We're very used to leftwing game "journalists" writing screeds about their personal politics under the guise of "reviewing games" or "doing games journalism."

I guess this sex toy expert should be praised for dropping the pretense altogether.

The editor in chief of the Wired blog defended this "review," thereby destroying any remaining credibility of Wired:

Gideon Lichfield 🇺🇦🌻 @glichfield

Even if you're a Hogwarts Legacy fan, read @goodjaina's review and try to hear what it's saying. This gets deep inside some of the paradoxes of JK Rowling fandom, as well as making a key point about how much the games industry depends on queer creators.

What you're describing is not a review. If "Jaina" wanted to tell us that Magic Is Queerness and write about his personal JK Rowling odyssey, he could have written a political screed. I mean, he could have written a political screed that admitted it was just a political screed.

But he wanted to write a fake "review" to reduce the very-high average ratings the game was receiving, and you let him.

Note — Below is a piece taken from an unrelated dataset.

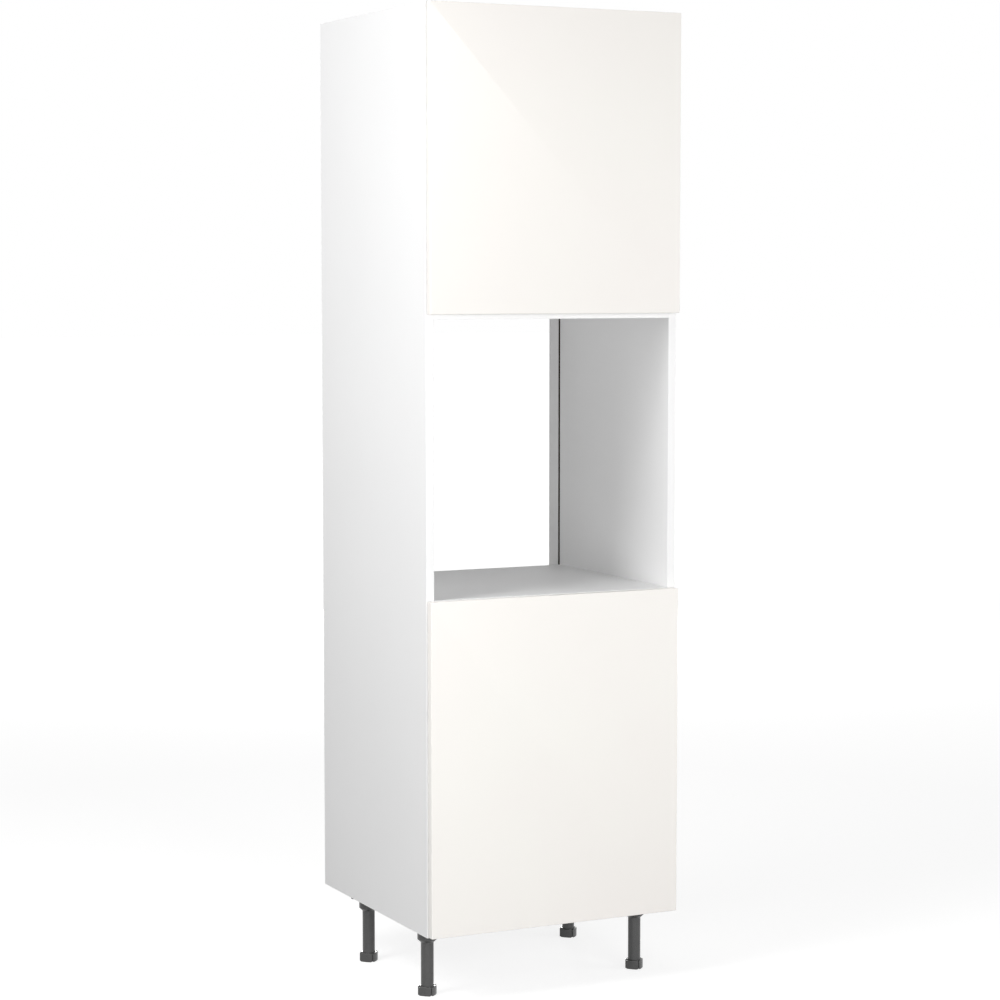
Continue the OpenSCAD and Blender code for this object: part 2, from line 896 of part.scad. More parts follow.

Because he told you that he felt "literal violence" and "actual harm" or what Woke Warriors always claim.

Or did you already agree that the game caused you Literal Violence, Gideon?

You've shown your penchant for hysterical overreaction before.

Gideon Litchfield is also "a gay, bi, or trans person," as he tells us in this rewrite of the "First they came..." poem to feature Trump in the place of the Nazi Party.

These monsters have destroyed journalism completely, wearing it as a skin suit as they use the word "journalism" to hide their nakedly political hate-rants, and then they have their buddies in the "disinformation" and "fact-check" rackets deplatform you for noticing.

By the way, they already cancelled one of the game developers. They were angry that Warner Bros. wasn't bending the knee and cancelling a game they'd already spent millions on, as the trans extremists demanded, so they hunted through his years of social media and found a single "problematic" statement and then got him fired.

Who are the bullies here, again? Who are the people causing Actual Harm?